Given that the respondent was prepared to lie on the above-stated aspect of the case, the question which begs the answer is was it telling the truth when it alleged that the applicant did not serve HC 1172/15 upon it. The other question which flows from the same set of circumstances is was it telling the truth when it denied that it made settlement offers to the applicant.
The answers to the above questions cannot be decided either way. They remain in the balance. The first question remains so for the simple reason that the respondent did not state its address of service with any particularity. The first address which was given was number 90 Nigel Phillip Road, Eastlea, Harare. The other addresses which the respondent gave were number 22 Bays Water Road, Highlands, Harare and Crowhill Site Office, Borrowdale, Harare.
One could not tell if the respondent was being truthful when it stated that it did not receive the summons which was served at number 90 Nigel Phillip Road, Eastlea, Harare. A fortiori when it gave the Highlands and Borrowdale addresses as some of the places where the summons could have been served. The fact that it told a lie on some instance persuades me to entertain the probability that it also told a lie on the issue which related to service of summons upon it at the address which is mentioned in the sheriff’s return of service of 13 April, 2015.
In so far as the second question is concerned, the applicant attached to its application four letters which its legal practitioners exchanged with Mushoriwa Pasi Legal Practitioners. It also attached to the same two letters which its legal practitioners exchanged with Ngarava Moyo & Chikono legal practitioners. Both Mushoriwa Pasi and Ngarava Moyo & Chikono Legal Practitioners said they were representing the respondent. They wrote, each in turn, with a view to settling the respondent’s indebtedness to the applicant. It is these correspondences which prompted the applicant to state that the respondent made settlement offers to it.

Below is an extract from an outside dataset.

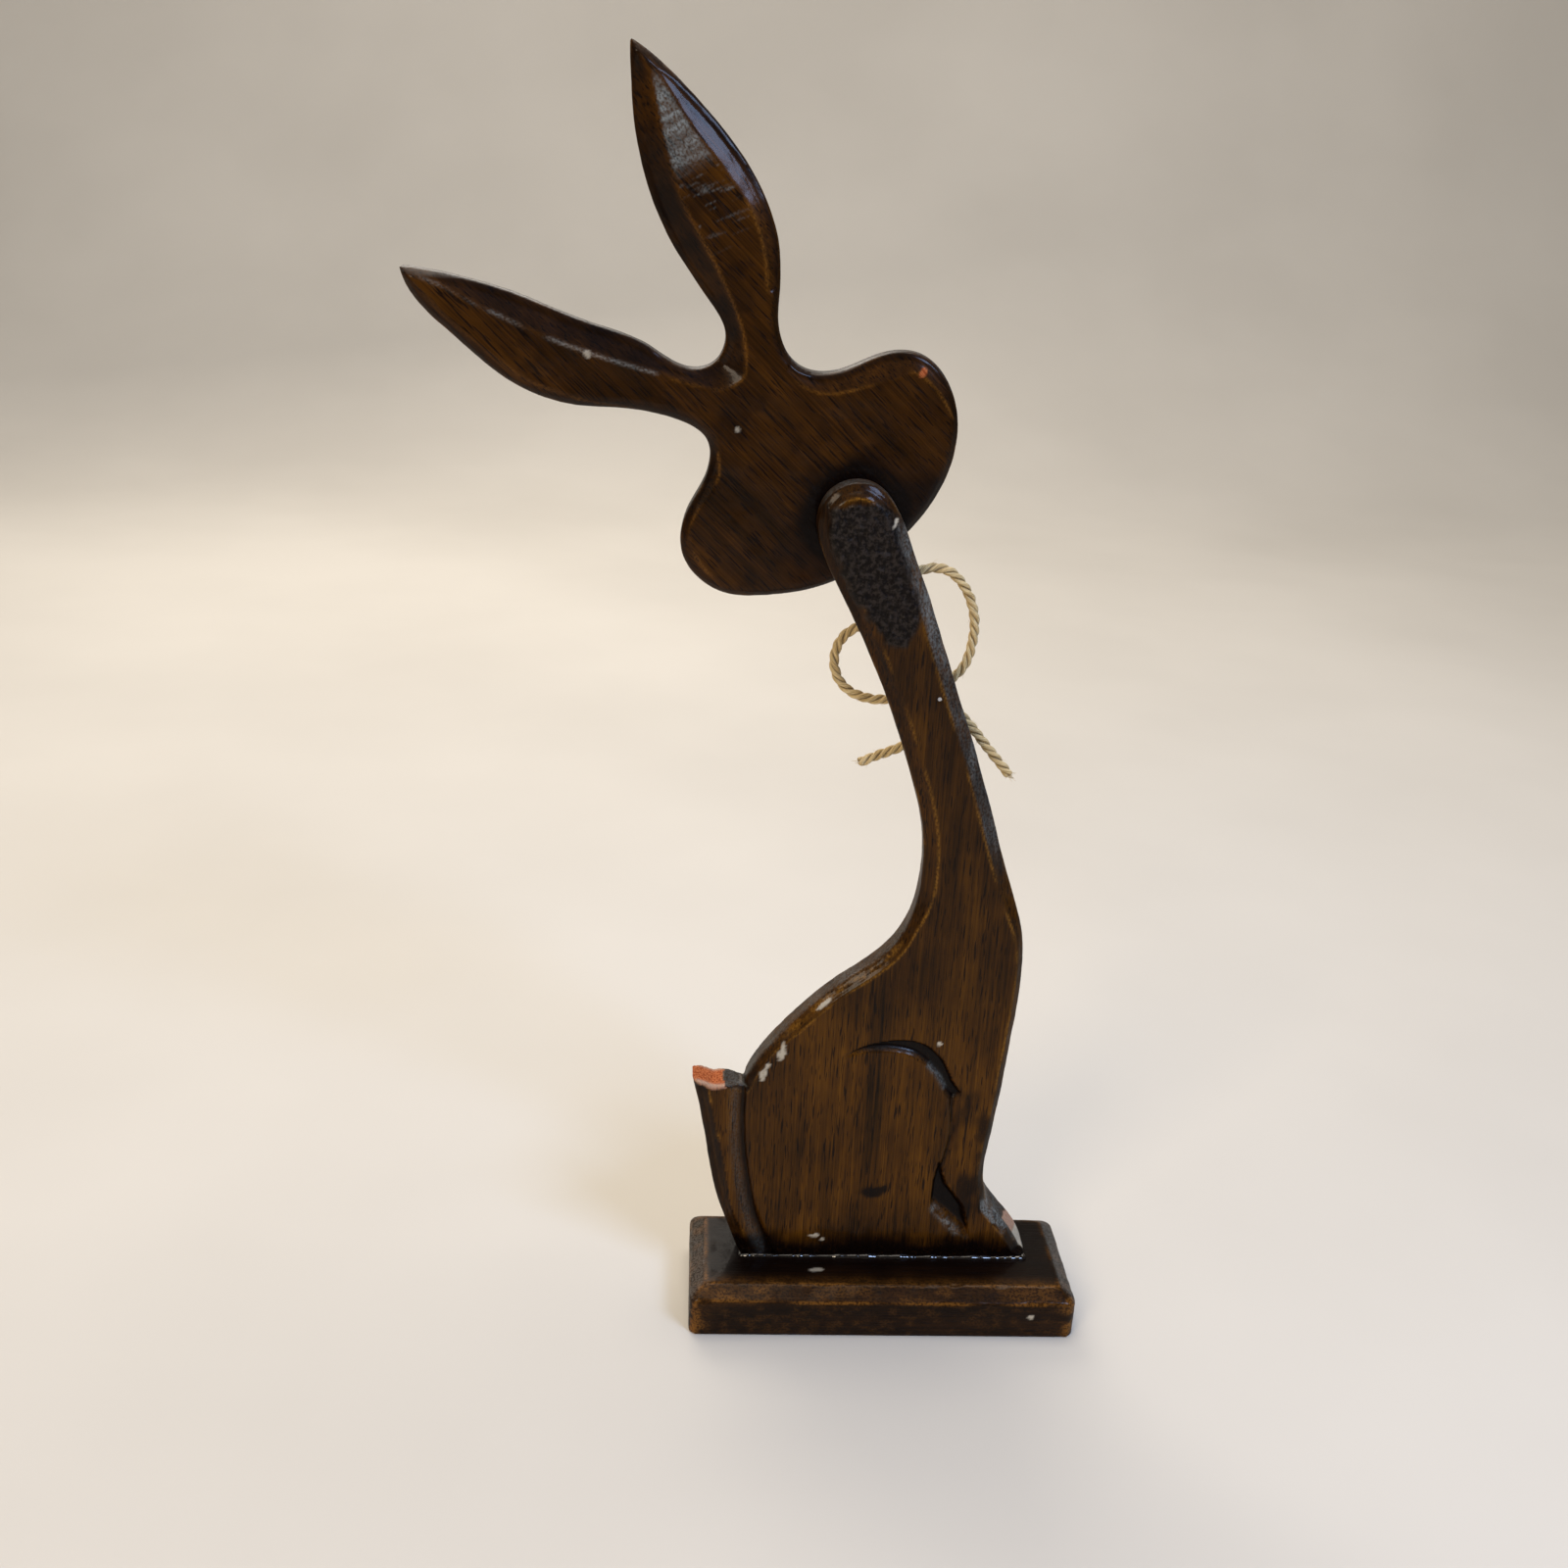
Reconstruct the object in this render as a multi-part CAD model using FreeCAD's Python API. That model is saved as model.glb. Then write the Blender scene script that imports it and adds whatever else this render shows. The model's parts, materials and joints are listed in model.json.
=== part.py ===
import FreeCAD, Part
import math
import os

# Carved wooden rabbit on a plinth. The body with its long neck is one board, the head with its
# two ears is another, and the head turns on a wooden peg in the neck. A twine bow is tacked on
# the front of the neck. Millimetres. The origin is the middle of the plinth's underside, +Z is
# up, the rabbit's face looks along -Y, and its tail points to +X.

# ---- plinth -------------------------------------------------------------------------------
PLINTH_LENGTH = 132.0
PLINTH_DEPTH = 47.8
PLINTH_BAND = 13.5          # height of the upright band
PLINTH_CHAMFER_RISE = 3.8
PLINTH_CHAMFER_RUN = 5.4
PLINTH_CORNER = 3.5         # corner radius of the band, in plan
PLINTH_TOP_CORNER = 1.5     # corner radius of the top face, in plan

# ---- boards -------------------------------------------------------------------------------
BODY_THICKNESS = 11.5
BODY_SETBACK = 2.0          # how far the body board's middle lies in front of the plinth's
HEAD_THICKNESS = 11.5
HEAD_GAP = 0.25             # running gap between the neck and the head
EDGE_CHAMFER = 2.2          # hand-cut bevel along the boards' outlines
CARVE_DEPTH = 2.0           # depth of the grooves cut in both faces of a board
FACE_DEPTH = 1.6            # depth of the cuts that draw the face

# ---- neck cap and head joint --------------------------------------------------------------
CAP_RADIUS = 12.0           # round end of the neck
CAP_TURNS = (-8, 32, 72, 112, 152)  # degrees about the peg where the outline follows that end
PEG_X = 24.2
PEG_RISE = 256.8            # peg axis above the plinth's top
PEG_RADIUS = 4.0
PEG_DEPTH = 8.0             # how deep the peg goes into either board
PEG_CLEARANCE = 0.05        # radial clearance of the peg in the neck
HEAD_TILT = 47.0            # degrees that the ears lean towards +X at rest

# ---- dowels -------------------------------------------------------------------------------
DOWEL_RADIUS = 3.0
DOWEL_DEPTH = 10.0          # how deep each dowel goes into the plinth and into the body
DOWEL_X = (-12.0, 22.0)

# ---- twine bow ----------------------------------------------------------------------------
TWINE_DIAMETER = 3.2
BOW_GAP = 0.25              # air between the neck and the twine, and between crossing strands
KNOT_X = -3.9
KNOT_RISE = 204.4           # above the plinth's top
KNOT_WIDTH = 8.6
KNOT_HEIGHT = 9.6
KNOT_THICKNESS = 7.0
NAIL_RADIUS = 0.6
NAIL_HEAD_RADIUS = 1.6
NAIL_HEAD_HEIGHT = 0.7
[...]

The respondent denied having ever instructed the two sets of legal practitioners to approach the applicant and/or make any settlement offers to the latter on its behalf. It, however, did not produce any evidence which showed that the team of legal practitioners was acting on a frolic of its own. Nothing prevented it from challenging the law firm’s authority to act for and on its behalf as it should have done. It could easily have addressed a letter to each law firm requesting the latter to produce the authority upon which it acted when it made offers of settlement to the applicant.
The respondent’s statement which was to the effect that it did not write to the law firms as it should have done because it did not want to interfere with police investigations was neither here nor there. The fact of the matter is that its legal practitioner made that statement from the bar. He gave inadmissible evidence which he did not substantiate. He produced nothing which showed that the matter which related to the two law firms’ conduct had been reported to the police for investigation. The statement does not, therefore, advance the respondent’s case at all.
The applicant proved, on a balance of probabilities, that:
(i) the delay which occasioned the respondent’s non prosecution of HC 4644/18 was very inordinate;
(ii) the respondent did not have any explanation for the same;
(iii) the respondent’s prospects of success on the merits are next to nothing - and
(iv) the continued existence of HC 4644/18 on the court’s roll remains very prejudicial to it.
The application is, therefore, granted as prayed in the draft order.